▸ **Problem description**
Give nothing except the number of lines containing the word "slide".
── Information supplied ──
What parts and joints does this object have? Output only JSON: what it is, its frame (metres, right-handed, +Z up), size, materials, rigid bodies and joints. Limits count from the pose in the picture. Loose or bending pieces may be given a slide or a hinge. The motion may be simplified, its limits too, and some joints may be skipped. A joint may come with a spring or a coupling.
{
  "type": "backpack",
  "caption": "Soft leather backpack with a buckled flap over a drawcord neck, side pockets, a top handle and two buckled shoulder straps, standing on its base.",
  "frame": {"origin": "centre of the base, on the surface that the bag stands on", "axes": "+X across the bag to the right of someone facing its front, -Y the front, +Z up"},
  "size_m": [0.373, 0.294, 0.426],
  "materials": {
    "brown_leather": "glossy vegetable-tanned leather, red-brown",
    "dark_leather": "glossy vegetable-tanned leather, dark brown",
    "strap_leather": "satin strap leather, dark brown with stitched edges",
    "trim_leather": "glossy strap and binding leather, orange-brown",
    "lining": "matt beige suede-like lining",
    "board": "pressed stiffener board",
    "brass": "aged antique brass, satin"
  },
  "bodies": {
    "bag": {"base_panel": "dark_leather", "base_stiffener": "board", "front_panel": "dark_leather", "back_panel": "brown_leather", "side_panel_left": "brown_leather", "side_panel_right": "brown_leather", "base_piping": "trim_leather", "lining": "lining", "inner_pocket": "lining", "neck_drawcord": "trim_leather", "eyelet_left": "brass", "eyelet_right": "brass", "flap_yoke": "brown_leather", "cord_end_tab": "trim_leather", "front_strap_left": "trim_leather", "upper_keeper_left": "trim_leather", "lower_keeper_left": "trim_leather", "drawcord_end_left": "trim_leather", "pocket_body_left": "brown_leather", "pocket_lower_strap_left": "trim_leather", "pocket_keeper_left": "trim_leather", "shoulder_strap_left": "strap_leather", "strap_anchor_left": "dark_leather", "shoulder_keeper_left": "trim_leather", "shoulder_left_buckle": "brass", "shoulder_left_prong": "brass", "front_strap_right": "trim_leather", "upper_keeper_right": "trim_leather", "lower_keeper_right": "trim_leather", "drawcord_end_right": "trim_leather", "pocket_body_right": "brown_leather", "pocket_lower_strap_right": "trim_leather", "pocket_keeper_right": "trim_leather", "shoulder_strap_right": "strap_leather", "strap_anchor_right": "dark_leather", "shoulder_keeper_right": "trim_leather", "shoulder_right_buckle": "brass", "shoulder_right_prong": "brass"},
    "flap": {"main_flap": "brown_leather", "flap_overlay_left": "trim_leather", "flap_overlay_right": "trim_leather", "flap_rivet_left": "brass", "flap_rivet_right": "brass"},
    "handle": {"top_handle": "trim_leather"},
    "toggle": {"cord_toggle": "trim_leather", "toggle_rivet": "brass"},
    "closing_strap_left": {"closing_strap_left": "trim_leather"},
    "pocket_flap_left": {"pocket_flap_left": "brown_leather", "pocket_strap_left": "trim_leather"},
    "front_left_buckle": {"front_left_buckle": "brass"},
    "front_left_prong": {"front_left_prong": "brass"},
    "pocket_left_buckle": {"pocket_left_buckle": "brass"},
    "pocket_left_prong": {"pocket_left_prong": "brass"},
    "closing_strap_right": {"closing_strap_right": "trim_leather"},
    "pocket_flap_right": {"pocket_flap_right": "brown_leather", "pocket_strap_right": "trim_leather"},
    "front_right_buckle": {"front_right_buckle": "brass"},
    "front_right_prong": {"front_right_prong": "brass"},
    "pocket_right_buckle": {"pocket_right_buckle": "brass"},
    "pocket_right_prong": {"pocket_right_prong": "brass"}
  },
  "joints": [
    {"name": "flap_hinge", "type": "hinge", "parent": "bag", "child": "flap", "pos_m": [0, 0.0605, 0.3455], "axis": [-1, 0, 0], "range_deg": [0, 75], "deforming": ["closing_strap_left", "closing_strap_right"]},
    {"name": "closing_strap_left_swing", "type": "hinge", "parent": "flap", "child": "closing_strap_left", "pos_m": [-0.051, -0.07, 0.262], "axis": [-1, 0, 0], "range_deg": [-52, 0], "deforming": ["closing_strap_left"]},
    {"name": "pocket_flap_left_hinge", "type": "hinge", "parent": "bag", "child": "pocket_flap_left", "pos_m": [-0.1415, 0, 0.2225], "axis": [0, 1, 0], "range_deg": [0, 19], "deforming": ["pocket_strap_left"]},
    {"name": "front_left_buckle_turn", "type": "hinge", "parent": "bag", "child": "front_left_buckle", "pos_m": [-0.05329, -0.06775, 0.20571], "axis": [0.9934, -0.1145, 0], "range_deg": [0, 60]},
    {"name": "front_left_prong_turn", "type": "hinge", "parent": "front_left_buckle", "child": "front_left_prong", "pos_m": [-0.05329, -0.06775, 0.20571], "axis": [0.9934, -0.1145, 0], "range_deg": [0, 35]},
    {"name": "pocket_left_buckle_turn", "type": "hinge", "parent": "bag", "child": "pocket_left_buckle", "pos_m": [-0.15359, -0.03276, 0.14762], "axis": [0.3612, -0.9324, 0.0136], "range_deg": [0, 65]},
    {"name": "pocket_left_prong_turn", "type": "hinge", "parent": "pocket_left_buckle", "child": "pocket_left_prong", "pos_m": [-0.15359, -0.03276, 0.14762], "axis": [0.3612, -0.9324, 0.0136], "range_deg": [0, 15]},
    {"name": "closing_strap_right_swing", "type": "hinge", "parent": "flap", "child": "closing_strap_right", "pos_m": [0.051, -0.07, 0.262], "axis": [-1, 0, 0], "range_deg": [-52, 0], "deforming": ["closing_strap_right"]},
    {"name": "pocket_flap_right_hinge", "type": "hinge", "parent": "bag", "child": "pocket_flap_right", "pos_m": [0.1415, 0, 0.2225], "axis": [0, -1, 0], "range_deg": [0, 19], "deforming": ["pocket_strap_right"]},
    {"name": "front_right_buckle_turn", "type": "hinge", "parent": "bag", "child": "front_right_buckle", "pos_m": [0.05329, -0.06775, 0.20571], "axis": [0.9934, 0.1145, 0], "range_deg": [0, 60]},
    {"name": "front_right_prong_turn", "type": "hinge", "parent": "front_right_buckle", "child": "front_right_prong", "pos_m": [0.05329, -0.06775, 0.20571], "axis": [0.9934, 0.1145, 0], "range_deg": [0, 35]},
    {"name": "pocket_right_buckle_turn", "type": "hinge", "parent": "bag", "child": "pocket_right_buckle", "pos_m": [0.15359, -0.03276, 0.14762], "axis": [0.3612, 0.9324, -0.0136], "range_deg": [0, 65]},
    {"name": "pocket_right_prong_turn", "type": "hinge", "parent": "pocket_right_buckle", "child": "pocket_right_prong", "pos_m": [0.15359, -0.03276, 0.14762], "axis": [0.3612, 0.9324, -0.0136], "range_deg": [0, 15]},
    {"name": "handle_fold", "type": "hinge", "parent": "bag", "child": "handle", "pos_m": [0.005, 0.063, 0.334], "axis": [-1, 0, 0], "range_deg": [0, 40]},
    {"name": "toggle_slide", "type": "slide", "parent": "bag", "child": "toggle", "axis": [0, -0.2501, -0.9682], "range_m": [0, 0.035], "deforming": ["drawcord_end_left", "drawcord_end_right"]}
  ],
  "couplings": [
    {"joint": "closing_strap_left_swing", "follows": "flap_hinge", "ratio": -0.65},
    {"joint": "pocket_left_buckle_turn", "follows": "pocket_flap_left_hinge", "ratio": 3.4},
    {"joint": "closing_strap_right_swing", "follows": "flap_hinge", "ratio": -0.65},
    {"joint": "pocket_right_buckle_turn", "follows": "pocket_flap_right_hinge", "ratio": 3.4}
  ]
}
───
▸ **Reply**
2